Entertaining Pak’s wish-list will impact Indo-US relations.
This rather optimistic piece by Baqir Sajjad Syed surfaced in the Dawn yesterday, conveying GHQ’s wish-list and expectations from Washington. Rawalpindi feels the need to tell the Americans that it is time to “move on from symbolism and concretely address Pakistan’s core security concerns and its immediate economic needs.” Pakistan is therefore “seeking tangible deliverances” from the US. Translation, give us the reigns to Afghanistan, get India to budge on Kashmir and give us a nuclear deal along the lines of the Indo-US 123 Agreement.
The last demand is interesting, given how its need is articulated in the Dawn. While the article submits that nuclear energy was needed to meet its growing energy needs, Islamabad really wants it because it doesn’t want to see itself being discriminated against vis-a-vis India. In other words, rehyphenate the dehyphenation. Polaris has an excellent take on this sort of fallacious equating. But this theme isn’t a stranger to discourse in some circles in the US. Christine Fair’s Wall Street Journal piece in February recommended a “glutton for punishment” approach, where the US would offer Pakistan a “conditions-based” civil nuclear deal in return for Pakistan refocusing its efforts in resolving Washington’s conundrum in AfPak.
Forget that such a proposal would be shot down by Congress (by non-proliferation nazis in Mr. Obama’s own party, for starters) faster than Dick Cheney with a rifle. Or that even in the very unlikely event that the Obama Administration could succeed in obtaining the blessings of the House and the Senate, there would be no way the Nuclear Suppliers Group would grant a waver to Pakistan (a non-NPT signatory), given its rich and vibrant history of nuclear proliferation. Indeed, the very notion that the Obama Administration would consider such an arrangement with Pakistan would hurt an already ailing Indo-US relationship. This blogger will therefore suggest that such a proposition be relegated to intellectual discussion only.

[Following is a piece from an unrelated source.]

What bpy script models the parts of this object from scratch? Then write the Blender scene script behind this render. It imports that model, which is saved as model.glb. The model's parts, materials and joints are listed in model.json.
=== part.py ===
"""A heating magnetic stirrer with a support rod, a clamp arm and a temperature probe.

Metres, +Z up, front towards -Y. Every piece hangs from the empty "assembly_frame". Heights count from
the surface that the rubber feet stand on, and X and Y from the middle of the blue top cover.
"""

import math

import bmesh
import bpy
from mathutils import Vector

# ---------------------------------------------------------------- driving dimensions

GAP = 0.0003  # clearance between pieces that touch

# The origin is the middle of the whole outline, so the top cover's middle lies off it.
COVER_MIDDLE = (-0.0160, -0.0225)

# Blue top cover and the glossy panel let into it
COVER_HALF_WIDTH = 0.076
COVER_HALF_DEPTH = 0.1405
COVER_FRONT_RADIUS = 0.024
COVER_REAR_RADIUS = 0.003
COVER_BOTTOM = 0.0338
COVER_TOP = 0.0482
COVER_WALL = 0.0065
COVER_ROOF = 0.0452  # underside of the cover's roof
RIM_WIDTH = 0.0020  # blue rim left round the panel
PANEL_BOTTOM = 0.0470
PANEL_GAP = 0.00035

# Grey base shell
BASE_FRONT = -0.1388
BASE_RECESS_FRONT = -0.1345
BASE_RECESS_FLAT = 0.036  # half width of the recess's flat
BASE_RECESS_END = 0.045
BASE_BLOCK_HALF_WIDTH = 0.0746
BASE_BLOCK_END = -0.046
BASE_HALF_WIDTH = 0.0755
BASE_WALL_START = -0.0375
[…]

But Mr. Obama has done a terrific job on foreign policy, these past several months: appease your adversaries and alienate your allies. The Western media is replete with articles about Dr. AQ Khan, as if Dr. Khan ran his “nuclear Wal Mart” independent of any official sanction from the powers-that-be in Rawalpindi. For those Pakistani apologists in DC suffering from short term memory loss, The Washington Post serves up a timely reminder:
As troops massed on his border near the start of the Persian Gulf War, Iraqi President Saddam Hussein weighed the purchase of a $150 million nuclear “package” deal that included not only weapons designs but also production plants and foreign experts to supervise the building of a nuclear bomb, according to documents uncovered by a former U.N. weapons inspector.
The offer, made in 1990 by an agent linked to disgraced Pakistani scientist Abdul Qadeer Khan, guaranteed Iraq a weapons-assembly line capable of producing nuclear warheads in as little as three years. But Iraq lost the chance to capitalize when, months later, a multinational force crushed the Iraqi army and forced Hussein to abandon his nuclear ambitions, according to nuclear weapons expert David Albright, who describes the proposed deal in a new book.
Oh, and lest anyone seek to absolve the Pakistani State of any wrongdoing, let David Albright’s conversation on CNN with Wolf Blitzer serve as a reminder:
BLITZER: Is [AQ Khan] under any restrictions whatsoever?
ALBRIGHT: No. He’s actually launched a media campaign to try to say he didn’t do any of this. And so, it’s almost outrageous that he want us becoming free mounting a media campaign to clear his name supposedly, and ironically when he’s in court, he actually says he has no contact with western media, so he’s trying to have it all ways, and I think it’s a travesty in justice.
BLITZER: Because he was involved in helping not only the Iranians but the Iraqis and others, Libya, right?
ALBRIGHT: That’s right.
BLITZER: And then he was under house arrest by the Pakistanis, but no law even under house arrest.
ALBRIGHT: That’s right.
BLITZER: And the U.S. has never really had an access to questioning directly.
ALBRIGHT: That’s right. No one has. And the Pakistani government served as questioners for all, including the United States, the International Atomic Energy Agency and other countries. It was very unsatisfactory.